“Art Without Compromise*” by Wendy Richmond. Publisher: Allworth Press (2009).
Crawling out from under the worst financial environment since 1929, it would be entirely understandable if photographers, illustrators and other creative-types spent their precious reading time, should they be lucky enough to actually have any, diving into books dedicated to business survival strategies, or perhaps technical tomes that could help them rise above their competitors by acquiring heightened skills within their craft. Nonetheless, I would heartily recommend Art Without Compromise* (and don’t ask my why there is an asterisk at the end of the title; since it was written by an artist, just chalk it up to creative license) as an antidote to all the grim front-page news and subsequent forced-operation in survival mode that many creatives have found themselves in over the past couple of years.
uthor Wendy Richmond, a Communication Arts columnist since 1984, as well as a teacher, artist and media observer, has put together a thought-proving, insightful compendium of extremely brief essays which, in total, are a collective call to arms for the creative process as well as concise commentary on 21st century technology and attitudes toward both art and artists. And, because no single essay exceeds 5 or 6 pages (most are only two or three pages), you can easily snatch her book off the shelf and devour an essay or two in one of the many “in-between spaces” she describes in the essay titled “Killing Time”:
“In our twenty-first century society, most of us have lives that consist of densely packed activities. We do so many things in different locations with different people (even when we are just sitting at our computers) that we have created a by-product: innumerable ‘in-between’ spaces of time. They are the gaps that exist between finishing one thing and starting the next. These gaps are typically short and unpredictable in length: empty moments that, for the most part, simply require us to wait. But we never simply ‘wait’, do we? Because we are a hyperactive, hyperconsumptive society, we have to be busy, productive and entertained, even during the in-betweens.”

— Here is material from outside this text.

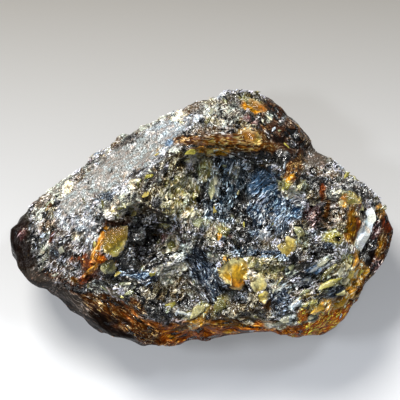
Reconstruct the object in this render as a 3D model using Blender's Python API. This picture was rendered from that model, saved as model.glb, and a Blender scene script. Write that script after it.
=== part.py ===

Richmond is an unabashed proponent of the value of the creative process itself. Thus, one of the book’s values is its encouragement for artistic professionals to welcome the “unknown” (which stimulates curiosity), rid themselves of both internal and external editors, make room for serendipity, and strive for some degree of recapturing a time, perhaps experienced only early-on in the professional lives of numerous artists, when work and play was seamless. There may be more than a few working pros who could use one of Richmond’s “excitement meters: an internal gauge, an indicator of what I find interesting and positive and worth pursuing.”

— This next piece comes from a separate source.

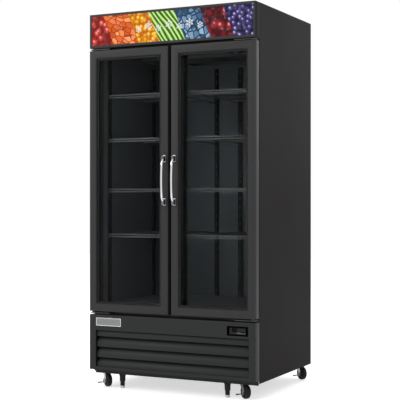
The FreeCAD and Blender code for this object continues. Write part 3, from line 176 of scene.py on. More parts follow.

Although Richmond’s book is not about photography per se, there is nonetheless much within its pages that touches on the creation, effects and applications of both moving and still pictures, since the author has extensive history working with both, though often in a somewhat non-traditional photography context. For example, she discusses the growing pervasiveness of surveillance cameras, and in “Framing Video” states that “on a surveillance camera, everyone looks guilty,” and later in that same essay says: “More and more, video is becoming the basis by which people learn and then determine what is the ‘truth.’ Over the years, video has been like a chameleon, literally changing its colors in an effort to be viewed as ‘real.’ Because we no longer trust anything too slick, we have been given a whole genre of television ads, news, and reality television shows that use low production value and appear (or at least pretend) to be unscripted and unedited. Low quality equals high authenticity.”
ven non-creative professionals will find many of the essays in Art Without Compromise* engaging, but especially enjoyable and stimulating are the chapters “Questioning the Tools” and “The Twenty-First Century Landscape,” both of which offer up enlightened opinions on such topics as computers, iPods, cell phones and the post-9/11 trend towards Big Brotherism. Addressing the plague of our times, the self-absorbed cell phone user (“Private Talk in Public Places”), Richmond observes: “Perhaps when you see only one half of the conversation, that person seems to be committing a greater breach of public space. The tone of a cell phone voice is distinctive. It is a little bit louder, and it is self-privileging. It implies a lack of civility…The lack of awareness of one’s immediate surroundings is benign when it’s confined to a private place. But take it out in public and it enrages those who witness it.”
Chances are that most readers will never meet Wendy Richmond in person; my guess, however, is that after finishing Art Without Compromise* they’ll want to, and the ensuing conversation will be anything but boring.